My first writing gig was for an indie rock publication called Lollipop Magazine, which covered the alternative scene in Boston in the 90’s.
My brother, Eric, an artist and video game enthusiast, was doing work for the magazine so he hooked my up with the editor, who promptly gave me some video games to review. Being an aspiring writer, I needed any published clips I could get, so I eagerly took the gig, even though I have zero interest in video games and my computer at the time could barely handle the load of these games I was given to review. It tuns out that reviewing video games can be pretty taxing if you, you know, can’t actually get the games to work.

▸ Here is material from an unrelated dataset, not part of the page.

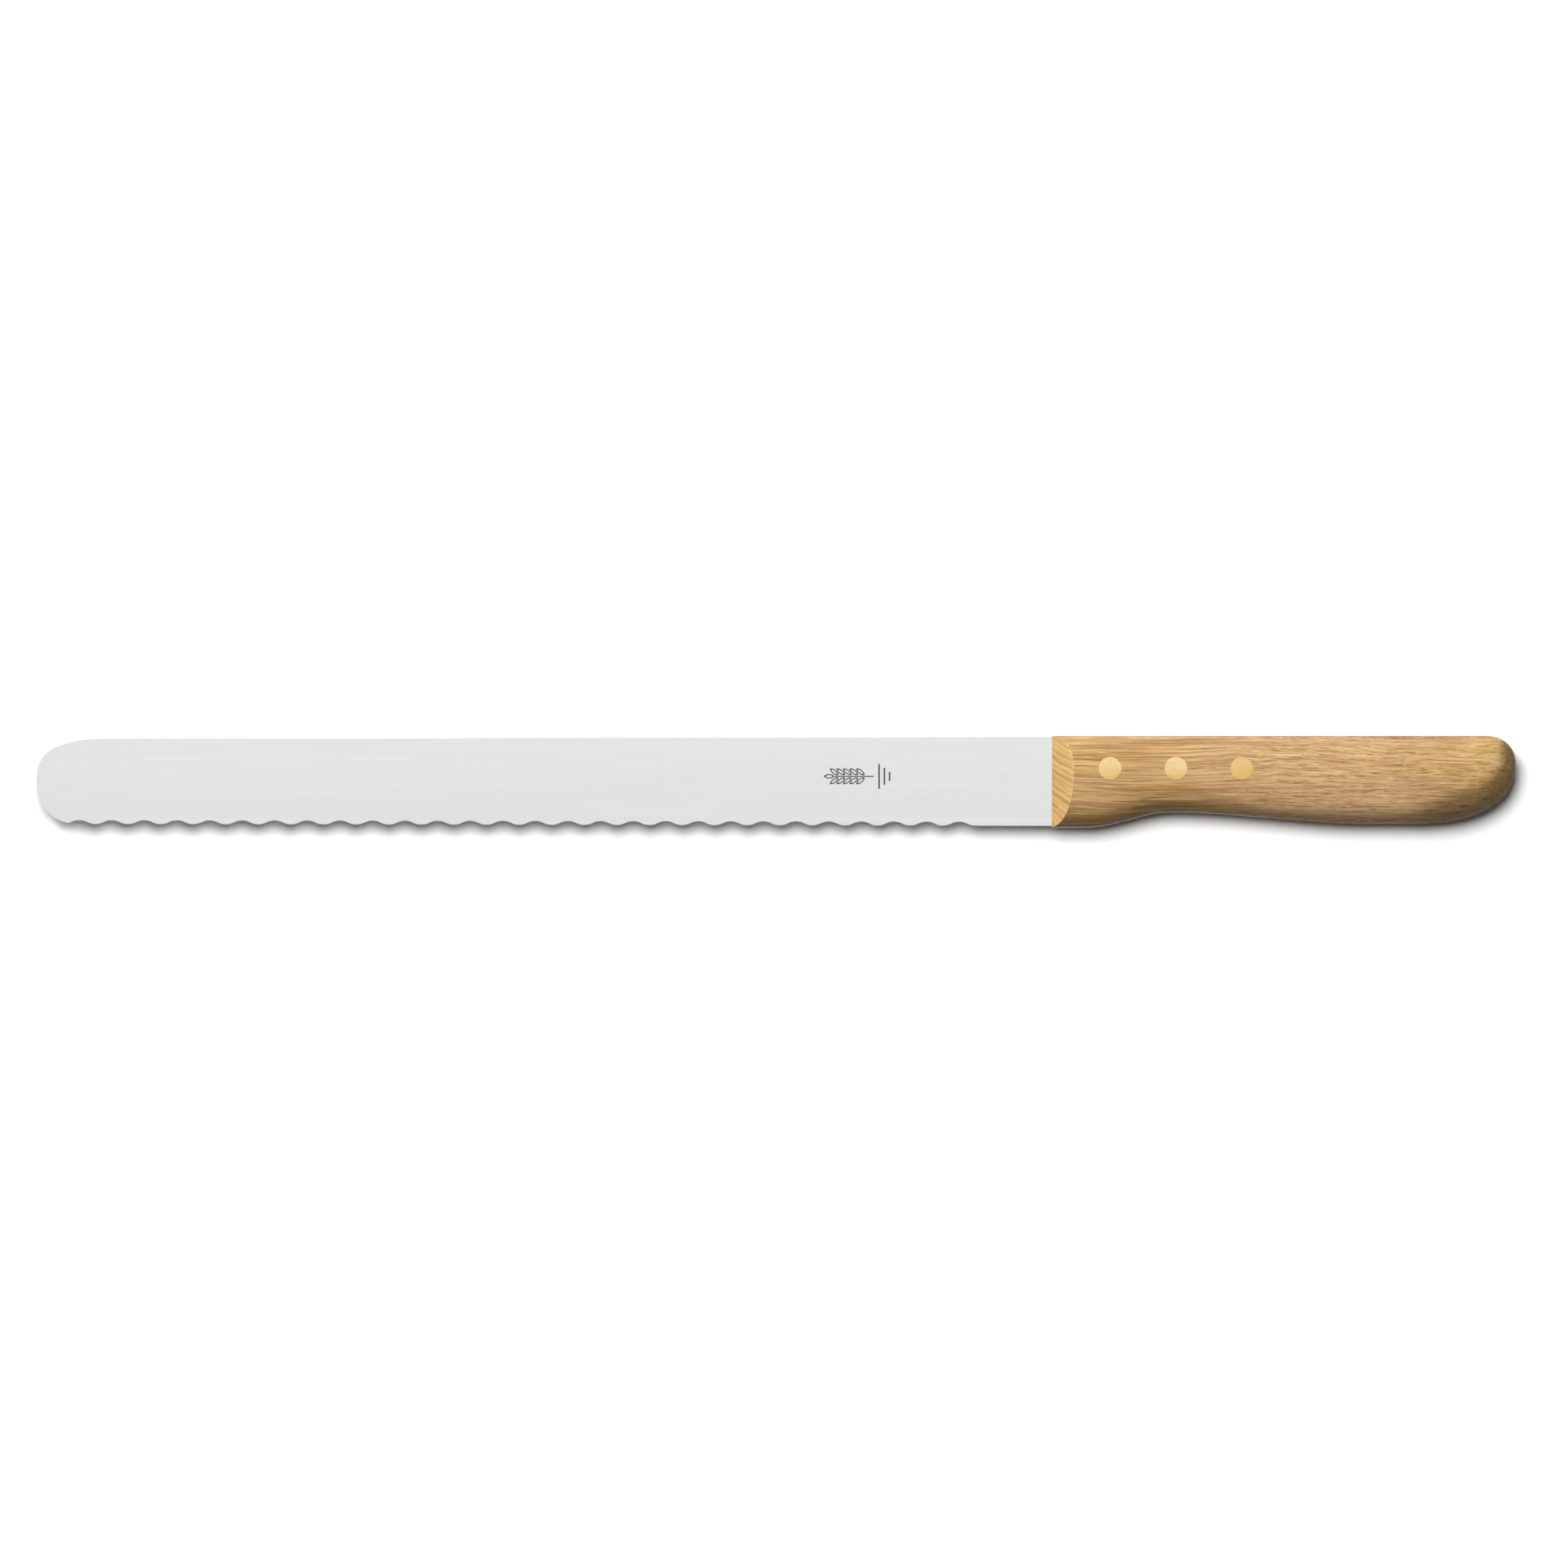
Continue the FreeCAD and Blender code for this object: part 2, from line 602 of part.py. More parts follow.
def check_document():
    bad = [item.Name for item in doc.Objects if "Invalid" in item.State or "Error" in item.State]
    if bad:
        raise RuntimeError(f"these objects failed: {bad}")


def save(piece):
    shape = piece.Shape
    if shape.isNull() or not shape.isValid() or len(shape.Solids) != 1:
        raise RuntimeError(f"{piece.Label} is not one sound solid")
    shape.exportStep(f"parts/{piece.Label}.step")
    print(f"{piece.Label}: {len(shape.Faces)} faces, {shape.Volume:.1f} mm3")


def main():
    blank = make_grip_blank()
    pieces = [make_blade(blank), make_handle(blank)]
    for number, place in enumerate(RIVET_PLACES):
        pieces.append(make_stud(place, number, blank))
        pieces.append(make_tube(place, number, blank))
    for piece in pieces:
        lay_down(piece)
    doc.recompute()
    check_document()
    os.makedirs("parts", exist_ok=True)
    for piece in pieces:
        save(piece)


main()
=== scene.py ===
"""Looks of the bread knife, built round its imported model.

The shapes are worked out in the knife's own frame, in millimetres, and placed in the model's frame when
each mesh is made:
    x = 0 where the wood starts, +x towards the butt, -x towards the tip
    y = 0 on the handle's straight top line, +y out of the spine, -y out of the cutting edge
    z = 0 on the blade's middle plane, +z out of the blade's left side
A depth is a distance below the top line, so a point at depth d has y = -d.
"""
import math

import bmesh
import bpy
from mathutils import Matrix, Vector


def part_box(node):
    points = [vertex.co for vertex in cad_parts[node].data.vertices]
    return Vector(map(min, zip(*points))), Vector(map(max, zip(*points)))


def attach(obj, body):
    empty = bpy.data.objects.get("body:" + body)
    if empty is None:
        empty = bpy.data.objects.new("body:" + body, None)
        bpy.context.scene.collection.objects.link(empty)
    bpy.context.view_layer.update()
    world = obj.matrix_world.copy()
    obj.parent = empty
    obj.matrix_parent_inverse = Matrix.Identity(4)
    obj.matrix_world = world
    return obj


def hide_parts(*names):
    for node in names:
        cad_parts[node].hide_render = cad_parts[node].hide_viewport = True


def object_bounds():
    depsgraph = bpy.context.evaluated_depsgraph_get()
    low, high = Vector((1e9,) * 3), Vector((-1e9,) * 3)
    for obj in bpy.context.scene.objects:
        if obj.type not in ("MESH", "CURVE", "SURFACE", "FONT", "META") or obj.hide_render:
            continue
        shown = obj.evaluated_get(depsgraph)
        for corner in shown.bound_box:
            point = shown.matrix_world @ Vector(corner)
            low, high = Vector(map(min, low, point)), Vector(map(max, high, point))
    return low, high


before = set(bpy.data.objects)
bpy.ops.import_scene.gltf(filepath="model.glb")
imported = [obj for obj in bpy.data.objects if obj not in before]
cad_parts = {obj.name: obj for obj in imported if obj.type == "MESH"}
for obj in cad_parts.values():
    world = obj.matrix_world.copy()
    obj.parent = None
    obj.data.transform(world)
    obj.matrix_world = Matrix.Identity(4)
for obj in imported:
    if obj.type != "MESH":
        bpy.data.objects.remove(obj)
cad_low, cad_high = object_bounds()

MM = 0.001

# Places and sizes that come from the frame --------------------------------------------------------------
blade_low, blade_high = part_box("blade")
handle_low, handle_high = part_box("handle")
stud_low, stud_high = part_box("rivet_stud_front")
next_stud_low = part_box("rivet_stud_middle")[0]

ORIGIN = Vector((handle_low.x, blade_high.y, (blade_low.z + blade_high.z) / 2))
BLADE_LENGTH = (ORIGIN.x - blade_low.x) / MM
TANG_LENGTH = (blade_high.x - ORIGIN.x) / MM
STEEL_HALF = (blade_high.z - blade_low.z) / 2 / MM
HANDLE_LENGTH = (handle_high.x - ORIGIN.x) / MM
HEAD_RADIUS = (stud_high.x - stud_low.x) / 2 / MM
RIVET_FIRST = ((stud_low.x + stud_high.x) / 2 - ORIGIN.x) / MM
RIVET_SPACING = (next_stud_low.x - stud_low.x) / MM
RIVET_DEPTH = (ORIGIN.y - (stud_low.y + stud_high.y) / 2) / MM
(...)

However, I also wasn’t about to give back the gig, or the $30 per article fee I was promised. So, I soldiered on, determined to complete my first assignment and turned in three reviews on games that I NEVER PLAYED. Years later, this quaint origin story scares me a little bit, as I have to rely on the honesty and ethics of book reviewers to actually read my book and, hopefully, give it a good a constructive review.
I’m thrilled to say that karma hasn’t kicked my ass on this, as recently we received word that Publishers Weekly, the gold standard of reviewers, had given MWD a glowing review.
This is good news my reader(s), positive reviews both revive the soul and help lend credibility to the endeavor. And, as my former professor and best selling author, Mitch Zuckoff tells me, the first rule of reviews is that “only the raves are right.”
You can find the review here.
And, to anyone I unintentionally misled into buying a CD Rom version of Extreme Rodeo in 1999, I’m so sorry.